> [WORK REQUIRED]
Scan the lines below for the word "shows". Copy each line you find it in.

> [ENTRIES SHOWN]
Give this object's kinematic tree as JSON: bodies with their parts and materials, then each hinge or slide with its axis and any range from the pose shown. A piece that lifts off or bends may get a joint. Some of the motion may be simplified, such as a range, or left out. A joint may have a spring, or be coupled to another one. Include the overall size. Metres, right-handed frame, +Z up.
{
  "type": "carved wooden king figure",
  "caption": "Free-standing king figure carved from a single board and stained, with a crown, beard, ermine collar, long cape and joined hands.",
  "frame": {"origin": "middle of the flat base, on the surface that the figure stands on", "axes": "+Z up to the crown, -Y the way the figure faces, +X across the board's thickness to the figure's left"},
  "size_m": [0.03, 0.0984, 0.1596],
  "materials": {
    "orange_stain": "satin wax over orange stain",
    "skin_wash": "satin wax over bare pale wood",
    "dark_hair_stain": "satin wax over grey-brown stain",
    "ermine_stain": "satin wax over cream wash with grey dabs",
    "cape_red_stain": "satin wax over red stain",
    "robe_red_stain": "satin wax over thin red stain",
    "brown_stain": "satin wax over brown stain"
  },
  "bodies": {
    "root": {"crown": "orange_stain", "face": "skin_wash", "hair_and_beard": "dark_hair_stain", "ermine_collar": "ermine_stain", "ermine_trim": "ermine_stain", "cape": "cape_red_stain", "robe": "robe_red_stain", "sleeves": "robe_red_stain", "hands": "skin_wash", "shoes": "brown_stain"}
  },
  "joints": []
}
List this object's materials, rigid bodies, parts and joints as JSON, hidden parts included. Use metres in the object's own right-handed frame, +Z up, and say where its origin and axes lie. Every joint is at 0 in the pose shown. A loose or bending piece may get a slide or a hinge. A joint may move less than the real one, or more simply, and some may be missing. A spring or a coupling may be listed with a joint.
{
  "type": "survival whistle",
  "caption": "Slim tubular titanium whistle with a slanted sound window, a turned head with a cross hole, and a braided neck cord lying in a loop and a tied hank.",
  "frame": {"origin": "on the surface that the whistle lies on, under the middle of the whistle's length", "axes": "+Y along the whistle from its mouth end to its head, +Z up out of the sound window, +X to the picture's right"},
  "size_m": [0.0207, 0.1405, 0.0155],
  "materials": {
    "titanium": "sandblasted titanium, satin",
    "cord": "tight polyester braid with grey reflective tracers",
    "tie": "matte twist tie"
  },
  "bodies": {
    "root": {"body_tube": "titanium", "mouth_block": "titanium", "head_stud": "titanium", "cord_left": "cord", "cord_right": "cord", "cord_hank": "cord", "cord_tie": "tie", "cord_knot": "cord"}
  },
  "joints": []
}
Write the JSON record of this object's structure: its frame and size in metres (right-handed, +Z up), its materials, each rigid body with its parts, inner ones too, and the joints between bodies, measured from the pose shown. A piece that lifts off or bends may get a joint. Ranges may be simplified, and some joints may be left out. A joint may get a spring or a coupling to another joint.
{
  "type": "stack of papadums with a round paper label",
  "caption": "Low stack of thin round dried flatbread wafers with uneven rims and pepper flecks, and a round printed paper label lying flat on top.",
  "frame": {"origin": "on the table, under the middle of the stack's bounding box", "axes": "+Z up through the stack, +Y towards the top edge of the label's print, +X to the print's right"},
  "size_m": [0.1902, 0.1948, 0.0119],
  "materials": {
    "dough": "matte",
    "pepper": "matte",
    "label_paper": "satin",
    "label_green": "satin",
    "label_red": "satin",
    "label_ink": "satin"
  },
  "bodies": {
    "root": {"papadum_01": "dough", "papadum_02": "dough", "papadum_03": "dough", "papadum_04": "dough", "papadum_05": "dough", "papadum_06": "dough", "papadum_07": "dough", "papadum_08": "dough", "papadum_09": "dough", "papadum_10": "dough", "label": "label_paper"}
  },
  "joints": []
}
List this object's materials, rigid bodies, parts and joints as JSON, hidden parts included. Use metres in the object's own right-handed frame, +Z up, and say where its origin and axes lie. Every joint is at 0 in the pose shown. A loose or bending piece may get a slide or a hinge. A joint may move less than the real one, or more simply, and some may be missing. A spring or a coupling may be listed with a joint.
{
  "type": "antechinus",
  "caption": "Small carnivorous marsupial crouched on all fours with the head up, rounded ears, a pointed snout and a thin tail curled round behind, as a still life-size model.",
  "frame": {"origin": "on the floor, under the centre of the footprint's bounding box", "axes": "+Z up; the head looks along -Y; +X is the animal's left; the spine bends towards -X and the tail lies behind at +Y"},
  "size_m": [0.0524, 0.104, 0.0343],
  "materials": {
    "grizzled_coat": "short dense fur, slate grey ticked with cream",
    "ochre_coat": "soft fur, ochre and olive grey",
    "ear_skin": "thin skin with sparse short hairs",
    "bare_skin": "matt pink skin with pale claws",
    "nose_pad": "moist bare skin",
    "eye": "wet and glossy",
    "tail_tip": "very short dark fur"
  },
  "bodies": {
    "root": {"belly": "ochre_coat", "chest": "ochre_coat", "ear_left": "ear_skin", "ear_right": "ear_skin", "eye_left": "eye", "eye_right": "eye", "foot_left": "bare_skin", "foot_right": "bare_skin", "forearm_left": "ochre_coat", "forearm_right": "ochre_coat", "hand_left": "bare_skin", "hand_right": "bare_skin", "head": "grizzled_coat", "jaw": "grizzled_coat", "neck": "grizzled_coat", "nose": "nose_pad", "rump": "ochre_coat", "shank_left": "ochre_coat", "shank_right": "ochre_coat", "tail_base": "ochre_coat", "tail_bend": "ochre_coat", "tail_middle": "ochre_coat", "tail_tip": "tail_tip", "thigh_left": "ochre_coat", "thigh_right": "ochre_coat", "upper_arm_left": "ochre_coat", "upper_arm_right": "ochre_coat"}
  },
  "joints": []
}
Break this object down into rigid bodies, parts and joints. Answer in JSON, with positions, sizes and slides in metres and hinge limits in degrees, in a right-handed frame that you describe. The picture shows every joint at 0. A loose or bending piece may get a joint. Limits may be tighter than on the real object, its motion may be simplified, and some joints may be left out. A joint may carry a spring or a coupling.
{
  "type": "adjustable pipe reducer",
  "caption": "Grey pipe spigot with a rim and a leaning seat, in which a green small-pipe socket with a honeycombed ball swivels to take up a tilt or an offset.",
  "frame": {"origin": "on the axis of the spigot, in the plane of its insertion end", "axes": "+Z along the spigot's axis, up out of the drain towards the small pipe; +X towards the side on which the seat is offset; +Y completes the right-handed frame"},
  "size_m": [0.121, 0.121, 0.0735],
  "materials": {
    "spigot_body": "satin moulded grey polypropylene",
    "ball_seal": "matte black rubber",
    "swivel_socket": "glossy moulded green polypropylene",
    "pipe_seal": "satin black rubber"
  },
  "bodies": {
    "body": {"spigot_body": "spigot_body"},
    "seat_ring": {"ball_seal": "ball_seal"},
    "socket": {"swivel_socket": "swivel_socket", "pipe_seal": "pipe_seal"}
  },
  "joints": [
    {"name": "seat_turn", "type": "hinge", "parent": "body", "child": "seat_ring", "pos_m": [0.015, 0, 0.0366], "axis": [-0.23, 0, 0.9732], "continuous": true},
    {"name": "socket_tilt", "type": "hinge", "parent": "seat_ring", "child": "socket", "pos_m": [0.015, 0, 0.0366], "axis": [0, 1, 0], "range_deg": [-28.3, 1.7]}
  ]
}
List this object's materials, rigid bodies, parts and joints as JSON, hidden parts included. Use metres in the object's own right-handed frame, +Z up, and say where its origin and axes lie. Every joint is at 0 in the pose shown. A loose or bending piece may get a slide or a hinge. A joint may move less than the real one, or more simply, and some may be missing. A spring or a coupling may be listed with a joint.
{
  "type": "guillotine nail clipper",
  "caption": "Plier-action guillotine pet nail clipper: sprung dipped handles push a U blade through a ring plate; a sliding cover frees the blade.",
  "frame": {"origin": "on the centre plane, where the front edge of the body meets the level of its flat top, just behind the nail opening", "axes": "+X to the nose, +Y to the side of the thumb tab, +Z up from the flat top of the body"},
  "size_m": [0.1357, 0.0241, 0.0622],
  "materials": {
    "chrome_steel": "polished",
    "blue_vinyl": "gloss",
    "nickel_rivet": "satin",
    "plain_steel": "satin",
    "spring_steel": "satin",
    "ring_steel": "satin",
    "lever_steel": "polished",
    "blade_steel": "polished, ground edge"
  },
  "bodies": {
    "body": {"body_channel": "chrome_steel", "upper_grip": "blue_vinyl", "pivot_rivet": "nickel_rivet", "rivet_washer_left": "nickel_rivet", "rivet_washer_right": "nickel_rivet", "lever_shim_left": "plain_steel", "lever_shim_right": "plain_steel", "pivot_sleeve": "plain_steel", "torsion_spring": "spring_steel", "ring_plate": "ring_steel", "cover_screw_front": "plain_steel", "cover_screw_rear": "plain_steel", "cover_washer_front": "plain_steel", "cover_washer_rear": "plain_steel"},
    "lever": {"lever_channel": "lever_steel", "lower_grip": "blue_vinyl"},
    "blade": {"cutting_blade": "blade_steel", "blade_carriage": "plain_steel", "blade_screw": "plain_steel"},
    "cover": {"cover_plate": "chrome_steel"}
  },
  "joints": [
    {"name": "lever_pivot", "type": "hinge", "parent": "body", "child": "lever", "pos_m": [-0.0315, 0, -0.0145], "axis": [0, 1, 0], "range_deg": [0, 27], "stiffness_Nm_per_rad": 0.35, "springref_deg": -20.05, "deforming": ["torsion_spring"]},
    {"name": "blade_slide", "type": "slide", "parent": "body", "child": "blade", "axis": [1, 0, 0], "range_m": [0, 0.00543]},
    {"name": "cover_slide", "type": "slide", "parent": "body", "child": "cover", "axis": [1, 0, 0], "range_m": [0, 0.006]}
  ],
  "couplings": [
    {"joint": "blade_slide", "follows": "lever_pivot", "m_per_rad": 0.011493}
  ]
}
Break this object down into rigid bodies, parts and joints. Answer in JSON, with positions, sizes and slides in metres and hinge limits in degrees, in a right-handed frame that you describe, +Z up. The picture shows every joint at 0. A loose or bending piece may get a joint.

> [WORKED SOLUTION]
Break this object down into rigid bodies, parts and joints. Answer in JSON, with positions, sizes and slides in metres and hinge limits in degrees, in a right-handed frame that you describe. The picture shows every joint at 0. A loose or bending piece may get a joint. Limits may be tighter than on the real object, its motion may be simplified, and some joints may be left out. A joint may carry a spring or a coupling.
Break this object down into rigid bodies, parts and joints. Answer in JSON, with positions, sizes and slides in metres and hinge limits in degrees, in a right-handed frame that you describe, +Z up. The picture shows every joint at 0. A loose or bending piece may get a joint.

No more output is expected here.